Instead of replying, her companion laid down his spoon and looked at her in delighted amaze. Then he struck his hands together with sudden vigor.
“Tom!” he cried. “Tom!”
“Well?” queried she, looking at him as if he had gone distraught. “It isn’t so strange a name, is it?”
“But, don’t you see?” he exclaimed, joyously,—“I’m Tom! I have found my name!”
III.
The rest of Tom’s name, however, remained as profoundly and as provokingly concealed in the wounded convolutions of his brain as ever. Columbine called him Mr. Tom, and it is not unlikely that the familiarity of the monosyllable, which seemed to place them at once upon an intimate footing, had a strong influence upon their relations.

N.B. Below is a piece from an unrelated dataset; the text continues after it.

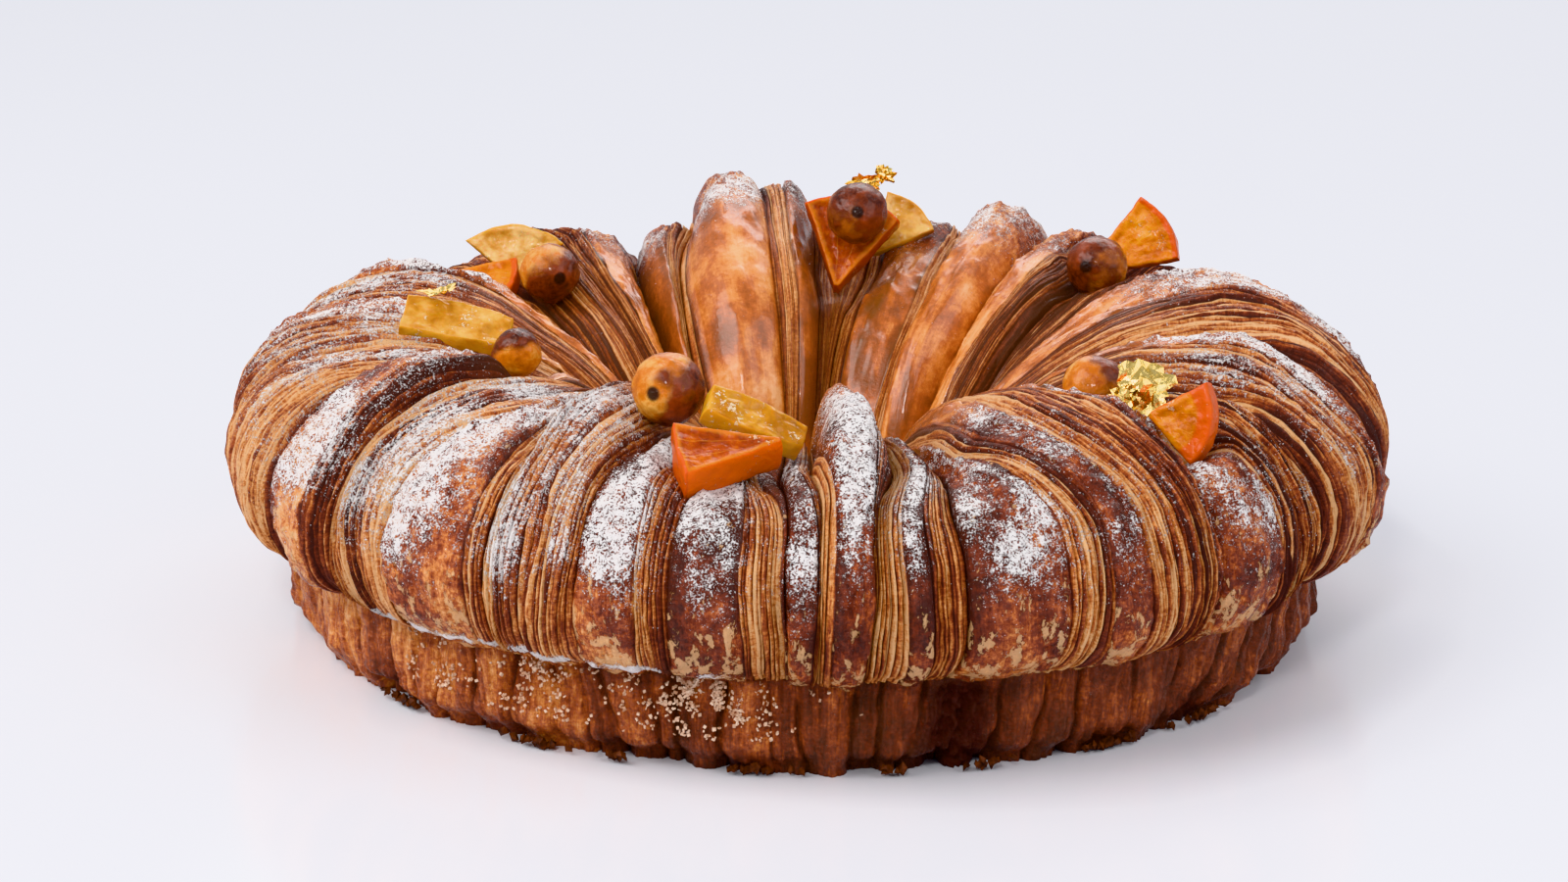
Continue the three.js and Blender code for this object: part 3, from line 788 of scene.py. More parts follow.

The maiden had a crisp way of pronouncing the name, as if she were half conscious of a spice of impropriety in a term so familiar, and felt it, too, to be something of a joke, which was so wholly fascinating that the patient did not have to be very far advanced toward his normal condition of health and spirits to enjoy it so well as to reflect that the name so rendered ought to be enough for any man.

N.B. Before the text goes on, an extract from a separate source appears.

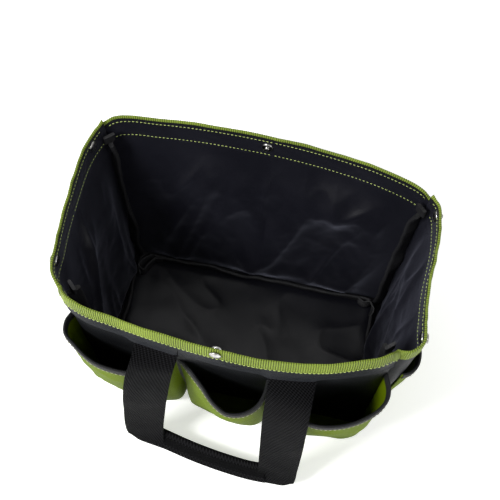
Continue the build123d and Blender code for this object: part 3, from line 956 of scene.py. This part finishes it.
def sew_corner_tapes():
    corners = [("front", "left"), ("front", "right"), ("back", "left"), ("back", "right")]
    for number, (name, half) in enumerate(corners):
        v = span(0.03, 0.915, 60)
        u = 0 * v + (0.0 if half == "left" else 1.0)
        seam = wall(name, u, v)
        inward = np.array([1.0 if half == "left" else -1.0, 1.0 if name == "front" else -1.0, 0])
        inward /= np.linalg.norm(inward)
        sway = waves(v * 0.2, 0 * v, 80 + number, 0.06)
        across = np.array([-inward[1], inward[0], 0])
        path = seam + inward * 0.0100 + across * (0.0026 * sway)[:, None]
        side = inward + across * (0.5 * waves(v * 0.2, 0 * v, 90 + number, 0.09))[:, None]
        tape = [flat_tube(path, side, 0.0135, 0.0046)]
        top = path[-1] + np.outer(span(0, 1, 8), [0, 0, 0.010])
        tape.append(flat_tube(top - inward * 0.001, np.tile(across, (8, 1)), 0.012, 0.0034))
        made = piece(f"{name}_tape_{half}", tape, "twill_tape")
        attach(made, f"{name}_wall")
        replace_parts(made, f"{name}_corner_tapes")
    print("corner tapes", len(corners))


sew_corner_tapes()

# %% [markdown]
# ## The floor of the bag
#
# The bottom is a stiff board between two cloths. The lining over it is a little loose, so it
# crowns and creases. It is one sheet with soft hollows, and its edges run under the seam tape.

# %% Floor
# Spare ends of tape crumpled in the two back corners, in millimetres above the floor lining.
SPARE_ENDS = [
    [(-104, 61, 5), (-112, 58, 7), (-117, 50, 6), (-121, 43, 5), (-125, 47, 9), (-120, 55, 12),
     (-115, 60, 12), (-121, 62, 9), (-127, 56, 8), (-128, 46, 6), (-124, 38, 4)],
    [(110, 62, 5), (117, 58, 6), (123, 60, 9), (127, 54, 8), (125, 46, 5)],
]  # fmt: skip


def lay_floor():
    low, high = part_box("base_lining")
    reach_x, reach_y = high.x + 0.0035, high.y + 0.0035
    x, y = np.meshgrid(span(-reach_x, reach_x, 120), span(-reach_y, reach_y, 70))
    edge = np.minimum(1 - np.abs(x) / high.x, (1 - np.abs(y) / high.y) * 0.6)
    soft = fade(0, 0.12, edge)
    ridge = np.clip(1 - np.abs(waves(x + 0.4 * y, y, 101, 0.12)), 0, 1) ** 3
    z = high.z + soft * (0.0012 + 0.0012 * waves(x, y, 100, 0.09) + 0.0022 * ridge)
    grid = np.stack([x, y, z], axis=2)
    made = piece("floor_lining", [skin(grid, 0.0007, 1)], "lining")
    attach(made, "bottom")
    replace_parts(made, "base_lining")
    turn = span(0, 1, 400)
    half_x, half_y = high.x - 0.002, high.y - 0.002
    loop = [(-half_x, -half_y), (half_x, -half_y), (half_x, half_y), (-half_x, half_y)]
    loop = np.array(loop + [loop[0]])
    lengths = np.concatenate([[0], np.cumsum(np.linalg.norm(np.diff(loop, axis=0), axis=1))])
    at = turn * lengths[-1]
    path = np.stack([np.interp(at, lengths, loop[:, k]) for k in (0, 1)], axis=1)
    for _ in range(14):
        path[1:-1] = (path[:-2] + 2 * path[1:-1] + path[2:]) / 4
    sway = waves(at, 0 * at, 110, 0.07)
    inward = -path / np.linalg.norm(path, axis=1, keepdims=True)
    path = path + inward * (0.0016 + 0.0018 * sway)[:, None]
    height = high.z + 0.0042 + 0.0010 * waves(at, 0 * at, 111, 0.05)
    path = np.column_stack([path, height])
    side = np.column_stack([inward * (0.45 + 0.35 * sway)[:, None], 0 * at + 1])
    tape = [flat_tube(path, side, 0.0095, 0.0040)]
    for spare in SPARE_ENDS:
        curl = line(np.array(spare) * MM + [0, 0, high.z], span(0, 1, 60))
        twist = span(0, 7, 60)
        lean = np.column_stack([0.4 * np.cos(twist), 0.4 * np.sin(twist), 0 * twist + 1])
        tape.append(flat_tube(curl, lean, 0.0085, 0.0028))
    made = piece("floor_seam_tape", tape, "twill_tape")
    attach(made, "bottom")
    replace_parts(made, "base_seam_tape")
    for node, finish in (("bottom_panel", "wall_cloth"), ("base_board", "board")):
        low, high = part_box(node)
        a, r = np.meshgrid(span(0, 2 * math.pi, 121), span(0.002, 1, 30))
        x = np.sign(np.cos(a)) * np.abs(np.cos(a)) ** 0.06 * r * high.x
        y = np.sign(np.sin(a)) * np.abs(np.sin(a)) ** 0.06 * r * high.y
        grid = np.stack([x, y, high.z + 0.0004 * waves(x, y, 103, 0.08) * (1 - r) - 0.0001], axis=2)
        made = piece(f"floor_{finish}", [skin(grid, high.z - low.z - 0.0003, -1)], finish)
        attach(made, "bottom")
        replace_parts(made, node)
    print("floor lining top", round(float(z.max()), 4))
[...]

Mr. Tom soon began to gather up a few stray bits from his childhood, his memory apparently returning to its former state by the same slow road it had travelled from his birth to reach it.
“I remember a few beginnings,” he had said, hopefully, on the day following that of his first visit to the arbor. “I had a carved coral of a most luscious pink color. It is even now vaguely connected in my mind with the idea of eating; so I infer that I must have cherished a fond delusion that it was good to eat.”
“It is at least good to remember,” Columbine returned, laughing. “It wouldn’t be a bad idea to open an account of things recovered from the sea of the past. You can begin by putting down: Item, one coral.”
“Yes; and one nurse. I distinctly recall the nurse. She had a large mole on her chin. Yes; I can certainly swear to the nurse.”